[Begin WORKING DATA]
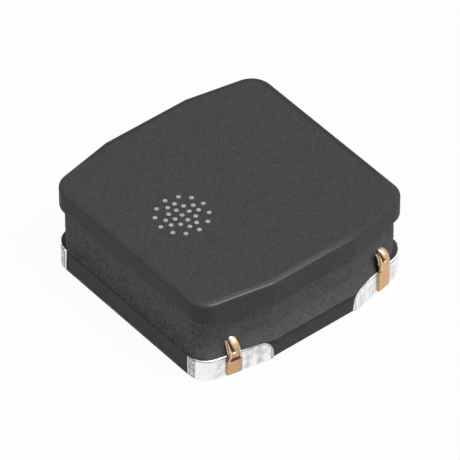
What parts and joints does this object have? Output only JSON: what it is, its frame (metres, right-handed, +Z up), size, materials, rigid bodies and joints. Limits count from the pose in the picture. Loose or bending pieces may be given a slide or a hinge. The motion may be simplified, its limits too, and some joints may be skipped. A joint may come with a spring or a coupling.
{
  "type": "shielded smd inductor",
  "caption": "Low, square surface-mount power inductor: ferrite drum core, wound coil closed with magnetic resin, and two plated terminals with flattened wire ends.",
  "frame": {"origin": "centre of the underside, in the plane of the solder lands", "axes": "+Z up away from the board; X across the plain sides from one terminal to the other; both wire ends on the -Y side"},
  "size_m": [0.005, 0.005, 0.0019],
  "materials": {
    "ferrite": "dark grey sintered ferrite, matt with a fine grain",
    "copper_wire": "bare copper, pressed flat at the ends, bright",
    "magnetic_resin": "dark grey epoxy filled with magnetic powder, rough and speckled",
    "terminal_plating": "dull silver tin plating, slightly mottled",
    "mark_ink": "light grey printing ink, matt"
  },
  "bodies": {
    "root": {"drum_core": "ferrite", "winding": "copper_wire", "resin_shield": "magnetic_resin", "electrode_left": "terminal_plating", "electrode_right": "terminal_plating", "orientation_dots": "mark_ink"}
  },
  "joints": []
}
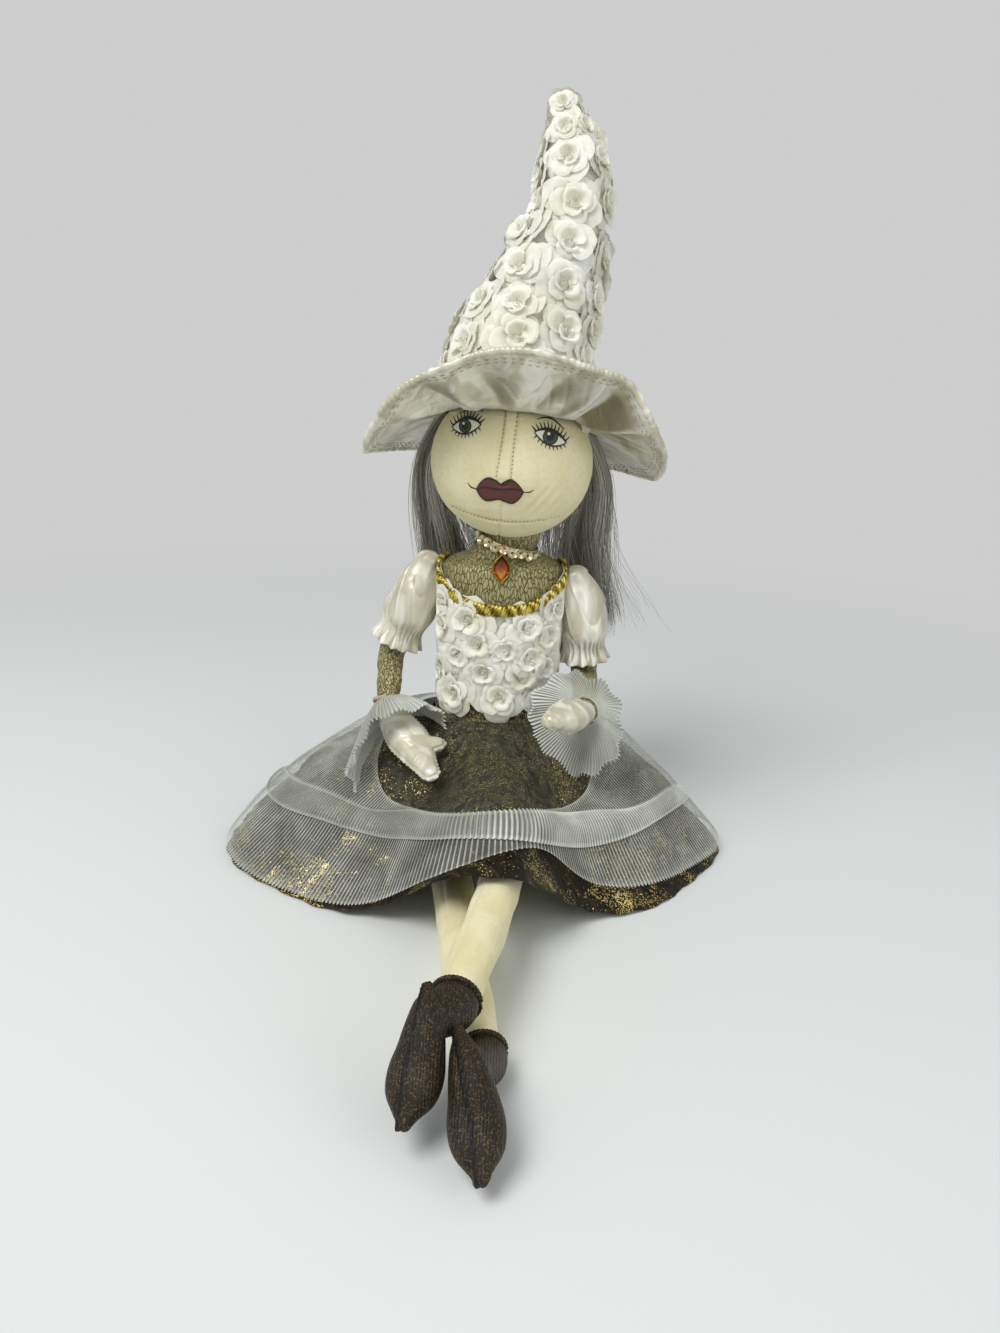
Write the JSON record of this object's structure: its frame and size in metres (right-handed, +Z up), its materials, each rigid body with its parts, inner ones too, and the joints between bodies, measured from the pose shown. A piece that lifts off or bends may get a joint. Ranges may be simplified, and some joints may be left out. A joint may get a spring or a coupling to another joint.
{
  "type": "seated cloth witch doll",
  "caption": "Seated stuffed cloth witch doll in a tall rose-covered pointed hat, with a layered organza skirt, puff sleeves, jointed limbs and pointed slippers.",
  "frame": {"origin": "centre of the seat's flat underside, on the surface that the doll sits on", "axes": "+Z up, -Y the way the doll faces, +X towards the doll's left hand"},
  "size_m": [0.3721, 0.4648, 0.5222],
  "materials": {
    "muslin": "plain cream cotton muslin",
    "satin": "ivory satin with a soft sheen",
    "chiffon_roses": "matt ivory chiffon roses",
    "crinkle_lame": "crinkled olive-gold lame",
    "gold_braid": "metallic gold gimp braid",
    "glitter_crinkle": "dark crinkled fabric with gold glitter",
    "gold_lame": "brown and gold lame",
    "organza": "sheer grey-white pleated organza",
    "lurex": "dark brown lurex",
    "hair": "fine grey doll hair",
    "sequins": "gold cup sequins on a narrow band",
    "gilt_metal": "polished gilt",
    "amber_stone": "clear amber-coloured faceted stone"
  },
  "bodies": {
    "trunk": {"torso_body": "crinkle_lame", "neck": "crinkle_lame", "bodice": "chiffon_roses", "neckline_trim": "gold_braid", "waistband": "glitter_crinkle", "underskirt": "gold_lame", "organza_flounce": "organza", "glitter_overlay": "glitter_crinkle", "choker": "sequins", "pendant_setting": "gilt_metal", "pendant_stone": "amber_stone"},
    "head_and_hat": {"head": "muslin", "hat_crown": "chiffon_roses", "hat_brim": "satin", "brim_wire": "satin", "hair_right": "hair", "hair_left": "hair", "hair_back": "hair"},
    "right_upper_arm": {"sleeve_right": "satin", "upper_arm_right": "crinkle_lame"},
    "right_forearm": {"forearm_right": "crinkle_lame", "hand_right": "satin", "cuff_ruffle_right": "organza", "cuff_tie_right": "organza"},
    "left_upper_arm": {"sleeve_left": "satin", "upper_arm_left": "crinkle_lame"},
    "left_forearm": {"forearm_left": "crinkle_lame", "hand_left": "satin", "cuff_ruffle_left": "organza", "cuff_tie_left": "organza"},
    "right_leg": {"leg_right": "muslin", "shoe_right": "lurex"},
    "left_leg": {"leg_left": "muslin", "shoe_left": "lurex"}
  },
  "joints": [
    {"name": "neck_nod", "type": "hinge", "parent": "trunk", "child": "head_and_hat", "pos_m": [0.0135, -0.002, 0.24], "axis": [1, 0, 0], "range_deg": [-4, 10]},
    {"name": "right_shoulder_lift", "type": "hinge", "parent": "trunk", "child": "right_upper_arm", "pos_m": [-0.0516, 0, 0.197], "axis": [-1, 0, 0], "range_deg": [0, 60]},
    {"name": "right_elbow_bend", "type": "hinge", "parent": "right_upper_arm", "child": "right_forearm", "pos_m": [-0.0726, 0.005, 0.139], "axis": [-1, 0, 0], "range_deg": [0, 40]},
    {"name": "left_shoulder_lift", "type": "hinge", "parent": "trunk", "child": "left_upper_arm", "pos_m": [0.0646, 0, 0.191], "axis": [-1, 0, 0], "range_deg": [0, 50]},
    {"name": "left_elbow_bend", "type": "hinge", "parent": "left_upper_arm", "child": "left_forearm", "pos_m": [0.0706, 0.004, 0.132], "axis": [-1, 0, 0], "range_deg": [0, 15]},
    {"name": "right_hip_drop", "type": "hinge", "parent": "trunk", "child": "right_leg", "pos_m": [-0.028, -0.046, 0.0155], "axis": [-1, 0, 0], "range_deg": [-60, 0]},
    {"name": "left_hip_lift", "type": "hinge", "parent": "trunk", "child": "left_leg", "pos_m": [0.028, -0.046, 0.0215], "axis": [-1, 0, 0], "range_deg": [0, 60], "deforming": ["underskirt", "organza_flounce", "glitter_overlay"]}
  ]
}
[End WORKING DATA]
THE REQUEST — Reproduce every line of the material above exactly.

EXPECTED ANSWER —
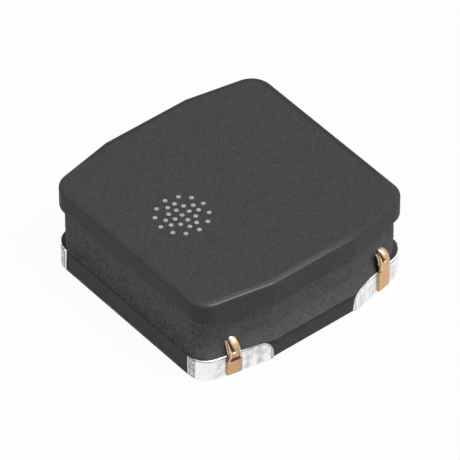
What parts and joints does this object have? Output only JSON: what it is, its frame (metres, right-handed, +Z up), size, materials, rigid bodies and joints. Limits count from the pose in the picture. Loose or bending pieces may be given a slide or a hinge. The motion may be simplified, its limits too, and some joints may be skipped. A joint may come with a spring or a coupling.
{
  "type": "shielded smd inductor",
  "caption": "Low, square surface-mount power inductor: ferrite drum core, wound coil closed with magnetic resin, and two plated terminals with flattened wire ends.",
  "frame": {"origin": "centre of the underside, in the plane of the solder lands", "axes": "+Z up away from the board; X across the plain sides from one terminal to the other; both wire ends on the -Y side"},
  "size_m": [0.005, 0.005, 0.0019],
  "materials": {
    "ferrite": "dark grey sintered ferrite, matt with a fine grain",
    "copper_wire": "bare copper, pressed flat at the ends, bright",
    "magnetic_resin": "dark grey epoxy filled with magnetic powder, rough and speckled",
    "terminal_plating": "dull silver tin plating, slightly mottled",
    "mark_ink": "light grey printing ink, matt"
  },
  "bodies": {
    "root": {"drum_core": "ferrite", "winding": "copper_wire", "resin_shield": "magnetic_resin", "electrode_left": "terminal_plating", "electrode_right": "terminal_plating", "orientation_dots": "mark_ink"}
  },
  "joints": []
}
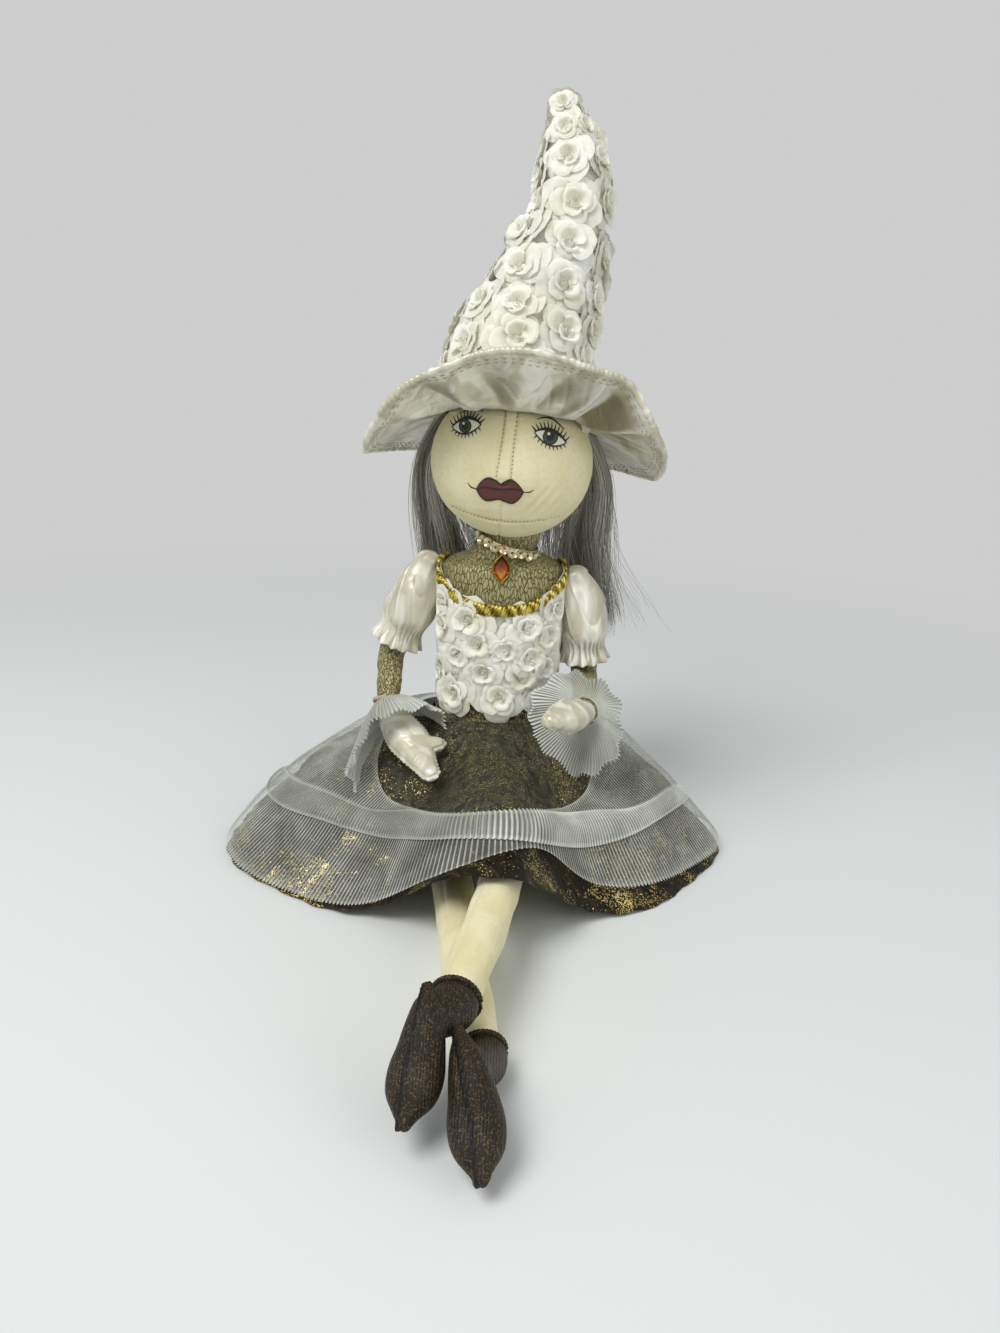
Write the JSON record of this object's structure: its frame and size in metres (right-handed, +Z up), its materials, each rigid body with its parts, inner ones too, and the joints between bodies, measured from the pose shown. A piece that lifts off or bends may get a joint. Ranges may be simplified, and some joints may be left out. A joint may get a spring or a coupling to another joint.
{
  "type": "seated cloth witch doll",
  "caption": "Seated stuffed cloth witch doll in a tall rose-covered pointed hat, with a layered organza skirt, puff sleeves, jointed limbs and pointed slippers.",
  "frame": {"origin": "centre of the seat's flat underside, on the surface that the doll sits on", "axes": "+Z up, -Y the way the doll faces, +X towards the doll's left hand"},
  "size_m": [0.3721, 0.4648, 0.5222],
  "materials": {
    "muslin": "plain cream cotton muslin",
    "satin": "ivory satin with a soft sheen",
    "chiffon_roses": "matt ivory chiffon roses",
    "crinkle_lame": "crinkled olive-gold lame",
    "gold_braid": "metallic gold gimp braid",
    "glitter_crinkle": "dark crinkled fabric with gold glitter",
    "gold_lame": "brown and gold lame",
    "organza": "sheer grey-white pleated organza",
    "lurex": "dark brown lurex",
    "hair": "fine grey doll hair",
    "sequins": "gold cup sequins on a narrow band",
    "gilt_metal": "polished gilt",
    "amber_stone": "clear amber-coloured faceted stone"
  },
  "bodies": {
    "trunk": {"torso_body": "crinkle_lame", "neck": "crinkle_lame", "bodice": "chiffon_roses", "neckline_trim": "gold_braid", "waistband": "glitter_crinkle", "underskirt": "gold_lame", "organza_flounce": "organza", "glitter_overlay": "glitter_crinkle", "choker": "sequins", "pendant_setting": "gilt_metal", "pendant_stone": "amber_stone"},
    "head_and_hat": {"head": "muslin", "hat_crown": "chiffon_roses", "hat_brim": "satin", "brim_wire": "satin", "hair_right": "hair", "hair_left": "hair", "hair_back": "hair"},
    "right_upper_arm": {"sleeve_right": "satin", "upper_arm_right": "crinkle_lame"},
    "right_forearm": {"forearm_right": "crinkle_lame", "hand_right": "satin", "cuff_ruffle_right": "organza", "cuff_tie_right": "organza"},
    "left_upper_arm": {"sleeve_left": "satin", "upper_arm_left": "crinkle_lame"},
    "left_forearm": {"forearm_left": "crinkle_lame", "hand_left": "satin", "cuff_ruffle_left": "organza", "cuff_tie_left": "organza"},
    "right_leg": {"leg_right": "muslin", "shoe_right": "lurex"},
    "left_leg": {"leg_left": "muslin", "shoe_left": "lurex"}
  },
  "joints": [
    {"name": "neck_nod", "type": "hinge", "parent": "trunk", "child": "head_and_hat", "pos_m": [0.0135, -0.002, 0.24], "axis": [1, 0, 0], "range_deg": [-4, 10]},
    {"name": "right_shoulder_lift", "type": "hinge", "parent": "trunk", "child": "right_upper_arm", "pos_m": [-0.0516, 0, 0.197], "axis": [-1, 0, 0], "range_deg": [0, 60]},
    {"name": "right_elbow_bend", "type": "hinge", "parent": "right_upper_arm", "child": "right_forearm", "pos_m": [-0.0726, 0.005, 0.139], "axis": [-1, 0, 0], "range_deg": [0, 40]},
    {"name": "left_shoulder_lift", "type": "hinge", "parent": "trunk", "child": "left_upper_arm", "pos_m": [0.0646, 0, 0.191], "axis": [-1, 0, 0], "range_deg": [0, 50]},
    {"name": "left_elbow_bend", "type": "hinge", "parent": "left_upper_arm", "child": "left_forearm", "pos_m": [0.0706, 0.004, 0.132], "axis": [-1, 0, 0], "range_deg": [0, 15]},
    {"name": "right_hip_drop", "type": "hinge", "parent": "trunk", "child": "right_leg", "pos_m": [-0.028, -0.046, 0.0155], "axis": [-1, 0, 0], "range_deg": [-60, 0]},
    {"name": "left_hip_lift", "type": "hinge", "parent": "trunk", "child": "left_leg", "pos_m": [0.028, -0.046, 0.0215], "axis": [-1, 0, 0], "range_deg": [0, 60], "deforming": ["underskirt", "organza_flounce", "glitter_overlay"]}
  ]
}